[START Recorded information]
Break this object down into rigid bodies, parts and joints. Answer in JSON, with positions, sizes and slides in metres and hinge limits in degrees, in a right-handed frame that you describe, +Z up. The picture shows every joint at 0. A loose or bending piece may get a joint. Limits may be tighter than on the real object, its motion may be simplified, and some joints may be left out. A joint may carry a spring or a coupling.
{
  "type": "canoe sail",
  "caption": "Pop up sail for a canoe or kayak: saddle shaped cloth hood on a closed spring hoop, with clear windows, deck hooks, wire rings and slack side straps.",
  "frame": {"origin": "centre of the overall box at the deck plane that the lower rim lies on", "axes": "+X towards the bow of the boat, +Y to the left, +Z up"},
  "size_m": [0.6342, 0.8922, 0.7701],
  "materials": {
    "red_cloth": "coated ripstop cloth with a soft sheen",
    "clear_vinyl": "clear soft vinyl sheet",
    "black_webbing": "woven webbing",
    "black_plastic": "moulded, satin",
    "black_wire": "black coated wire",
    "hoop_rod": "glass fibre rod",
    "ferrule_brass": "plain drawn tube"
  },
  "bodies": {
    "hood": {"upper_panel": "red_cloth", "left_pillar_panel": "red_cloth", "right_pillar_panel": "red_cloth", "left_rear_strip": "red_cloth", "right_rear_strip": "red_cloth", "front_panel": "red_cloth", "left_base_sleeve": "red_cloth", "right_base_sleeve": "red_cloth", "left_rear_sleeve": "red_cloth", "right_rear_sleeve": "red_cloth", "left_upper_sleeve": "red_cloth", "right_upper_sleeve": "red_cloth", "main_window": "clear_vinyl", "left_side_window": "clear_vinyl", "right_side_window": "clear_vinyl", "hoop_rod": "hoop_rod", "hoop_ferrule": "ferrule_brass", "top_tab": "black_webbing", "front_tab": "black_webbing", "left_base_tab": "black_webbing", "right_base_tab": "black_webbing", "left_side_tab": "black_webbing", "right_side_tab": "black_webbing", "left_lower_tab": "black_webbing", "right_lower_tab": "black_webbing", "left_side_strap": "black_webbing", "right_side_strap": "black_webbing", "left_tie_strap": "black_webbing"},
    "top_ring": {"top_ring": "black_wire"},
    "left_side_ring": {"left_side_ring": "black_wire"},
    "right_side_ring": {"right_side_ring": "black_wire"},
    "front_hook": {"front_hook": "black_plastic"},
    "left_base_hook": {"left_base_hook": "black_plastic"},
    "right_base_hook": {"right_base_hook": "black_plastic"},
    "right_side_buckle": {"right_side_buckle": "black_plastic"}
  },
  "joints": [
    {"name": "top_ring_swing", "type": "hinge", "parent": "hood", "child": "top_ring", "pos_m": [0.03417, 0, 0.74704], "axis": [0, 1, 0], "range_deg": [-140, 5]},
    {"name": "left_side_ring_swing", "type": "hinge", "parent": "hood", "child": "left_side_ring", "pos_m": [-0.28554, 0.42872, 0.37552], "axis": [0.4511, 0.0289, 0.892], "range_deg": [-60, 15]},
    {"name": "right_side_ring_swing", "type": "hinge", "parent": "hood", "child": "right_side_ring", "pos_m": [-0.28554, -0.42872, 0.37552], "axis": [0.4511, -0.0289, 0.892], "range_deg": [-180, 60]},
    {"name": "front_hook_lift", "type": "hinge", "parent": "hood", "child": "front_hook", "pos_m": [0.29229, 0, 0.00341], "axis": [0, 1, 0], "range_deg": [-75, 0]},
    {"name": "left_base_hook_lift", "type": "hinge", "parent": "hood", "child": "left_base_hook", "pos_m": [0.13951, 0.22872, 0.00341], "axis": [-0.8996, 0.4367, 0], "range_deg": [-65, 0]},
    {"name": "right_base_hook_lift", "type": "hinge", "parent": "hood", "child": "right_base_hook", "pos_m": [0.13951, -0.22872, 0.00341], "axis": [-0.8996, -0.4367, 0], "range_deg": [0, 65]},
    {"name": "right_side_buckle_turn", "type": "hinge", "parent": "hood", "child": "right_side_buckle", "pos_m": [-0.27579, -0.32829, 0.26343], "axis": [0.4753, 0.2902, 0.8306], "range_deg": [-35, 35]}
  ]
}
[END Recorded information]
**Goal**
Reproduce the entire listing word for word.

**Solution to the problem**
Break this object down into rigid bodies, parts and joints. Answer in JSON, with positions, sizes and slides in metres and hinge limits in degrees, in a right-handed frame that you describe, +Z up. The picture shows every joint at 0. A loose or bending piece may get a joint. Limits may be tighter than on the real object, its motion may be simplified, and some joints may be left out. A joint may carry a spring or a coupling.
{
  "type": "canoe sail",
  "caption": "Pop up sail for a canoe or kayak: saddle shaped cloth hood on a closed spring hoop, with clear windows, deck hooks, wire rings and slack side straps.",
  "frame": {"origin": "centre of the overall box at the deck plane that the lower rim lies on", "axes": "+X towards the bow of the boat, +Y to the left, +Z up"},
  "size_m": [0.6342, 0.8922, 0.7701],
  "materials": {
    "red_cloth": "coated ripstop cloth with a soft sheen",
    "clear_vinyl": "clear soft vinyl sheet",
    "black_webbing": "woven webbing",
    "black_plastic": "moulded, satin",
    "black_wire": "black coated wire",
    "hoop_rod": "glass fibre rod",
    "ferrule_brass": "plain drawn tube"
  },
  "bodies": {
    "hood": {"upper_panel": "red_cloth", "left_pillar_panel": "red_cloth", "right_pillar_panel": "red_cloth", "left_rear_strip": "red_cloth", "right_rear_strip": "red_cloth", "front_panel": "red_cloth", "left_base_sleeve": "red_cloth", "right_base_sleeve": "red_cloth", "left_rear_sleeve": "red_cloth", "right_rear_sleeve": "red_cloth", "left_upper_sleeve": "red_cloth", "right_upper_sleeve": "red_cloth", "main_window": "clear_vinyl", "left_side_window": "clear_vinyl", "right_side_window": "clear_vinyl", "hoop_rod": "hoop_rod", "hoop_ferrule": "ferrule_brass", "top_tab": "black_webbing", "front_tab": "black_webbing", "left_base_tab": "black_webbing", "right_base_tab": "black_webbing", "left_side_tab": "black_webbing", "right_side_tab": "black_webbing", "left_lower_tab": "black_webbing", "right_lower_tab": "black_webbing", "left_side_strap": "black_webbing", "right_side_strap": "black_webbing", "left_tie_strap": "black_webbing"},
    "top_ring": {"top_ring": "black_wire"},
    "left_side_ring": {"left_side_ring": "black_wire"},
    "right_side_ring": {"right_side_ring": "black_wire"},
    "front_hook": {"front_hook": "black_plastic"},
    "left_base_hook": {"left_base_hook": "black_plastic"},
    "right_base_hook": {"right_base_hook": "black_plastic"},
    "right_side_buckle": {"right_side_buckle": "black_plastic"}
  },
  "joints": [
    {"name": "top_ring_swing", "type": "hinge", "parent": "hood", "child": "top_ring", "pos_m": [0.03417, 0, 0.74704], "axis": [0, 1, 0], "range_deg": [-140, 5]},
    {"name": "left_side_ring_swing", "type": "hinge", "parent": "hood", "child": "left_side_ring", "pos_m": [-0.28554, 0.42872, 0.37552], "axis": [0.4511, 0.0289, 0.892], "range_deg": [-60, 15]},
    {"name": "right_side_ring_swing", "type": "hinge", "parent": "hood", "child": "right_side_ring", "pos_m": [-0.28554, -0.42872, 0.37552], "axis": [0.4511, -0.0289, 0.892], "range_deg": [-180, 60]},
    {"name": "front_hook_lift", "type": "hinge", "parent": "hood", "child": "front_hook", "pos_m": [0.29229, 0, 0.00341], "axis": [0, 1, 0], "range_deg": [-75, 0]},
    {"name": "left_base_hook_lift", "type": "hinge", "parent": "hood", "child": "left_base_hook", "pos_m": [0.13951, 0.22872, 0.00341], "axis": [-0.8996, 0.4367, 0], "range_deg": [-65, 0]},
    {"name": "right_base_hook_lift", "type": "hinge", "parent": "hood", "child": "right_base_hook", "pos_m": [0.13951, -0.22872, 0.00341], "axis": [-0.8996, -0.4367, 0], "range_deg": [0, 65]},
    {"name": "right_side_buckle_turn", "type": "hinge", "parent": "hood", "child": "right_side_buckle", "pos_m": [-0.27579, -0.32829, 0.26343], "axis": [0.4753, 0.2902, 0.8306], "range_deg": [-35, 35]}
  ]
}